The transfer of executive positions to Iranian nationals can pose production risks. According to the IPC resolution, the IOC, as the contractor/ operator of the IPC, should transfer the executive management positions to the Iranian nationals to facilitate the transfer of know-how and managerial skills to the Iranian entity. Such obligation can be associated with some production risks in the later stages of the contract. Therefore, foreign companies should train their Iranian partners very well and make sure they have appropriate knowledge at the later stage of the project.

Contractors need to specify penalties for failing to meet production levels, as the IPC framework does not outline consequences. The contractor/operator must achieve the minimum production level stated in the IPC contract; however, the Iranian petroleum legal framework does not seem to address consequences in the event of failing this obligation. Therefore, the foreign entity should define the penalties in the contract to mitigate the associated risks.

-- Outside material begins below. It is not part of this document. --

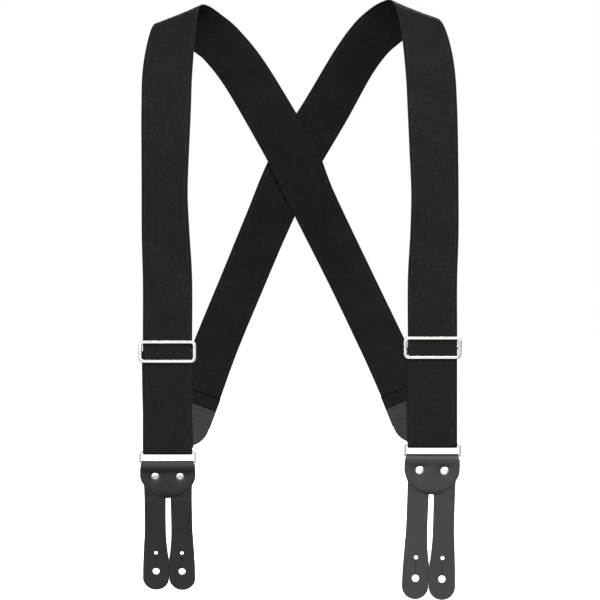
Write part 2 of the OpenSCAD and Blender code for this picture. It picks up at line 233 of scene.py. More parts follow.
def webbing_material():
    """Black elastic webbing: lengthwise ribs, a finer crosswise weave, plain ribbed selvedges, and painted
    shade at its cut end.
    """
    m = Material("webbing")
    place = m.add("ShaderNodeUVMap", uv_map="cloth")
    split = m.add("ShaderNodeSeparateXYZ")
    m.join(place.outputs["UV"], split.inputs[0])
    across, along_it = split.outputs["X"], split.outputs["Y"]
    warp = m.sums("SINE", m.sums("MULTIPLY", across, 2 * math.pi / RIB))
    weft = m.sums("SINE", m.sums("MULTIPLY", along_it, 2 * math.pi / PICK))
    shifted = m.sums("SINE", m.sums("MULTIPLY", across, math.pi / RIB))
    checks = m.sums("MULTIPLY", weft, shifted)
    weave = m.sums("ADD", m.sums("MULTIPLY", warp, 0.5), m.sums("MULTIPLY", checks, 0.5))
    fibres = m.noise(2600, 2, 0.6, place.outputs["UV"])
    m.bump(m.sums("ADD", weave, m.sums("MULTIPLY", fibres, 0.8)), 0.00012, 0.8)
    past = m.sums("SUBTRACT", m.sums("ABSOLUTE", across), SELVEDGE_AT)
    past = m.sums("MULTIPLY", past, 1 / SELVEDGE_W)
    selvedge = m.ramp(past, [(at, grey(level)) for at, level in SELVEDGE_TONES])
    cloudy = m.noise(38, 3, 0.55, place.outputs["UV"])
    worn = m.noise(260, 3, 0.65, place.outputs["UV"])
    tone = m.sums("ADD", m.sums("MULTIPLY", weave, 0.10), selvedge)
    for pattern, amount in ((cloudy, 0.35), (worn, 0.6), (fibres, 0.3)):
        tone = m.sums("ADD", tone, m.sums("MULTIPLY", m.sums("SUBTRACT", pattern, 0.5), amount))
    # Painted shade: the webbing's last stretch at its cut end is darkened, standing in for the shadow line
    # along the turned hem's edge.
    cut_end_shade = m.add("ShaderNodeVertexColor", layer_name="cut_end_shade").outputs["Color"]
    tone = m.sums("SUBTRACT", tone, cut_end_shade)
    colour = m.ramp(tone, [(0.0, grey(0.0025)), (0.5, grey(0.0084)), (1.0, grey(0.025))])
    m.join(colour, m.shader.inputs["Base Color"])
    m.set(Roughness=0.85, Specular_IOR_Level=0.12, Sheen_Weight=0.02, Sheen_Roughness=0.5)
    m.shader.inputs["Sheen Tint"].default_value = (0.55, 0.55, 0.56, 1)
    return m.material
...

Additionally, no cost recovery or fee payments occur until the production phase, and all risks and costs fall on the contractor if exploration fails. Besides, the Iranian government does not guarantee NIOC’s commitments under IPC contracts.

1-3 Governing Law and Dispute Resolution

The IPC Resolution designates Iranian Law as the governing law for interpreting contract terms. Any arbitration clauses involving government or public assets require approval from the Iranian Parliament or Council of Ministers.


Operating an oil business in Iran involves understanding the country’s laws and procedures. Foreign entities need to consider contractual obligations, partnership requirements, and legal risks. By following these guidelines and doing thorough due diligence, international oil companies can effectively participate in Iran’s oil and gas sector and contribute to economic development.